Task statement: Extract all data as written.

Dataset extract:
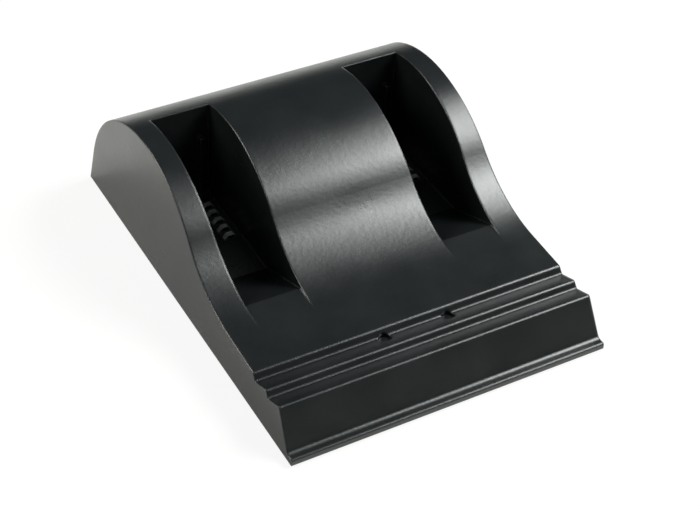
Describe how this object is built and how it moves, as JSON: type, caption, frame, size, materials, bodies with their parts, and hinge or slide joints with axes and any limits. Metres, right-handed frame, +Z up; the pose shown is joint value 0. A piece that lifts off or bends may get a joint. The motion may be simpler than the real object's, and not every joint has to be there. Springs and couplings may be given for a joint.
{
  "type": "dual bay battery charger",
  "caption": "Desktop battery charger with a wave-shaped moulded housing, two deep battery bays with spring contacts, status lights and a rear power socket.",
  "frame": {"origin": "centre of the footprint, on the undersides of the four rubber feet", "axes": "+X across the charger to its right seen from the front, +Y from the front lip to the rear wall with the power socket, +Z up"},
  "size_m": [0.114, 0.154, 0.0454],
  "materials": {
    "housing_plastic": "black satin moulded plastic with a fine spark texture",
    "base_plastic": "black moulded plastic, a little duller than the housing",
    "board_laminate": "green solder mask on glass laminate",
    "contact_plastic": "black heat-resistant plastic",
    "contact_metal": "plated spring contacts, bright on the crowns",
    "screw_steel": "zinc plated",
    "lamp_resin": "tinted clear resin",
    "window_plastic": "smoked clear plastic, polished",
    "socket_plastic": "black nylon",
    "pin_metal": "nickel plated",
    "sink_aluminium": "extruded, clear anodised",
    "chip_plastic": "moulded epoxy package",
    "choke_winding": "enamelled copper wire on a dark core",
    "capacitor_sleeve": "dark blue shrink sleeve",
    "foot_rubber": "black rubber"
  },
  "bodies": {
    "root": {"top_housing": "housing_plastic", "base_cover": "base_plastic", "circuit_board": "board_laminate", "board_screws": "screw_steel", "base_screws": "screw_steel", "contact_block_left": "contact_plastic", "contact_block_right": "contact_plastic", "contact_left_1": "contact_metal", "contact_left_2": "contact_metal", "contact_left_3": "contact_metal", "contact_left_4": "contact_metal", "contact_left_5": "contact_metal", "contact_right_1": "contact_metal", "contact_right_2": "contact_metal", "contact_right_3": "contact_metal", "contact_right_4": "contact_metal", "contact_right_5": "contact_metal", "status_lamp_left": "lamp_resin", "status_lamp_right": "lamp_resin", "lamp_window_left": "window_plastic", "lamp_window_right": "window_plastic", "power_socket": "socket_plastic", "socket_pin": "pin_metal", "heat_sink": "sink_aluminium", "power_transistor_left": "chip_plastic", "power_transistor_right": "chip_plastic", "choke_left": "choke_winding", "choke_right": "choke_winding", "capacitor_left": "capacitor_sleeve", "capacitor_right": "capacitor_sleeve", "controller_chip": "chip_plastic", "foot_front_left": "foot_rubber", "foot_front_right": "foot_rubber", "foot_rear_left": "foot_rubber", "foot_rear_right": "foot_rubber"}
  },
  "joints": []
}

Written answer:
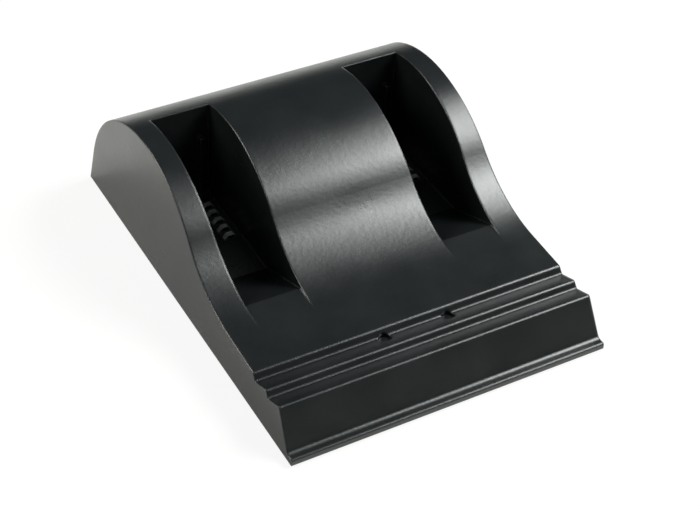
Describe how this object is built and how it moves, as JSON: type, caption, frame, size, materials, bodies with their parts, and hinge or slide joints with axes and any limits. Metres, right-handed frame, +Z up; the pose shown is joint value 0. A piece that lifts off or bends may get a joint. The motion may be simpler than the real object's, and not every joint has to be there. Springs and couplings may be given for a joint.
{
  "type": "dual bay battery charger",
  "caption": "Desktop battery charger with a wave-shaped moulded housing, two deep battery bays with spring contacts, status lights and a rear power socket.",
  "frame": {"origin": "centre of the footprint, on the undersides of the four rubber feet", "axes": "+X across the charger to its right seen from the front, +Y from the front lip to the rear wall with the power socket, +Z up"},
  "size_m": [0.114, 0.154, 0.0454],
  "materials": {
    "housing_plastic": "black satin moulded plastic with a fine spark texture",
    "base_plastic": "black moulded plastic, a little duller than the housing",
    "board_laminate": "green solder mask on glass laminate",
    "contact_plastic": "black heat-resistant plastic",
    "contact_metal": "plated spring contacts, bright on the crowns",
    "screw_steel": "zinc plated",
    "lamp_resin": "tinted clear resin",
    "window_plastic": "smoked clear plastic, polished",
    "socket_plastic": "black nylon",
    "pin_metal": "nickel plated",
    "sink_aluminium": "extruded, clear anodised",
    "chip_plastic": "moulded epoxy package",
    "choke_winding": "enamelled copper wire on a dark core",
    "capacitor_sleeve": "dark blue shrink sleeve",
    "foot_rubber": "black rubber"
  },
  "bodies": {
    "root": {"top_housing": "housing_plastic", "base_cover": "base_plastic", "circuit_board": "board_laminate", "board_screws": "screw_steel", "base_screws": "screw_steel", "contact_block_left": "contact_plastic", "contact_block_right": "contact_plastic", "contact_left_1": "contact_metal", "contact_left_2": "contact_metal", "contact_left_3": "contact_metal", "contact_left_4": "contact_metal", "contact_left_5": "contact_metal", "contact_right_1": "contact_metal", "contact_right_2": "contact_metal", "contact_right_3": "contact_metal", "contact_right_4": "contact_metal", "contact_right_5": "contact_metal", "status_lamp_left": "lamp_resin", "status_lamp_right": "lamp_resin", "lamp_window_left": "window_plastic", "lamp_window_right": "window_plastic", "power_socket": "socket_plastic", "socket_pin": "pin_metal", "heat_sink": "sink_aluminium", "power_transistor_left": "chip_plastic", "power_transistor_right": "chip_plastic", "choke_left": "choke_winding", "choke_right": "choke_winding", "capacitor_left": "capacitor_sleeve", "capacitor_right": "capacitor_sleeve", "controller_chip": "chip_plastic", "foot_front_left": "foot_rubber", "foot_front_right": "foot_rubber", "foot_rear_left": "foot_rubber", "foot_rear_right": "foot_rubber"}
  },
  "joints": []
}